Identitäterä

Auf der 1. Ost-Musik-Messe in Berlin ließen die Entwurzelten totqehoffte Kulturgüter auferstehen

ALs Ostler müßte man das eigentlich verbieten“, stöhnt Michael Rudolf, „wenn man das hier so sieht, dann darf man sich gar nicht wundern, wenn die Westler uns alle für bekloppt halten.“ Den Worten des 54jährigen Autors und Verlegers aus Greiz ist nur schwer zu widersprechen: Was man vom 23. bis zum 25. Februar auf der „1. Verkaufsmesse und Kontaktbörse für Musik aus dem Osten“ am Berliner Alexanderplatz so um die Ohren gehauen bekommt, hat schon den Charakter einer Selbstbezichtigung. Kein potentielles Vorurteil bleibt unbestätigt, kerne Drohung uneingelöst, und was das Ärgste ist: Die Protagonisten tun es freiwillig, und sie tun es gern.

Aufgeboten haben die Veranstalter ein Gutteil dessen, was die DDR-Kultur so scheußlich machte: Die schwülstige Poesie-Rock-Kapelle Karat, von der die ersten hundert Besucher der Messe eine LP von 1989 nachgeworfen bekommen; die Stern Combo Meissen, seit mehr als 30 Jahren mit verstiegenem Elektronik-Geknörmel beschäftigt, und natürlich die gefürchteten Puhdys. Bei der bloßen Nennung ihres Namens gerät Michael Rudolf in Rage: „Die Puhdys waren schon immer ein veritables Brechmittel! Aber ich habe niemals, hörst du: niemals! eine Platte von denen besessen!“ Das muß das Schlimmste sein am Dasein eines Ex-DDR-Bürgers: diese panische Furcht davor, man könnte für einen von denen gehalten werden, die im Westen immer nur spöttisch „Der Doofe Rest“ hießen.

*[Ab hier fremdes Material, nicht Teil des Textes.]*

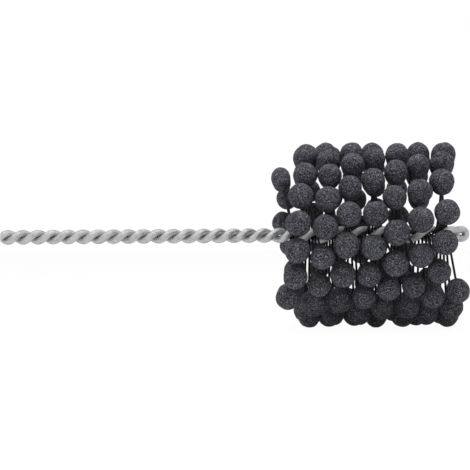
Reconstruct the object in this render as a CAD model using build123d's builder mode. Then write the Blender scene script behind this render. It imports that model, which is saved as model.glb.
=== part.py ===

Über andere Kulturschaffende hatte ein freundliches Schicksal längst schon die Gnade des Vergessenwerdens gebreitet; das Festival der Untoten aber zerrt sie noch einmal ans Licht. Das bekommt ihnen nicht gut: Die Sängerin Dina Straat zum Beispiel tritt in einem Erzeugnis der Firma Latex-Wurstpellen und silbernen Stiefeln an, und beim Anblick der mittleren Dame sucht man verzweifelt Trost im Reim: Wenn ostdeutsche Frauen / sich Mode trauen / dann wird aus Mutti / auch heute noch Nutti.

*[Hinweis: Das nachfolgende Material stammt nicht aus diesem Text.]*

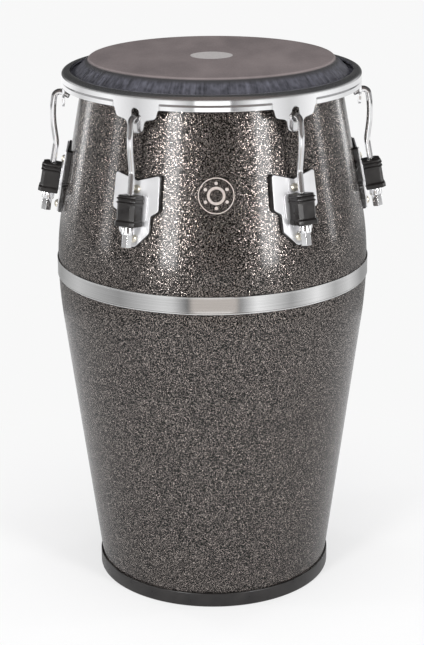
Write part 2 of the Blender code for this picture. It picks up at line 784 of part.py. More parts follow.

Frau Straat immerhin scheint das zu ahnen: „Das ist natürlich eine ganz besondere Sache, zu so einer Messe sich selbst anzubieten. Da muß man erstmal drübersteigen“, bringt sie ihre Situation ziemlich genau auf den Punkt, vertreibt die aufkommende Klarheit aber fix wieder: „Aber was soll’s, ich fühl mich gut“, behauptet sie, obwohl man ihr das Gegenteil ansieht. „Schön, daß ihr da seid“, sagt sie zu den etwa 15 Zuschauern im Saal, die bereit sind, sich schon früh am Tag das Vollplayback eines Schlagers mit dem Titel „Eins und eins macht nicht immer zwei“ anzuhören. Warum tun Menschen sowas?, fragt man, und trollt sich mit einer Mischung aus Beißhemmung, Mitleid und Erbitterung über den Mangel an Würde und Stil in der Welt ins Untergeschoß, zum „Talk mit Prominenten“.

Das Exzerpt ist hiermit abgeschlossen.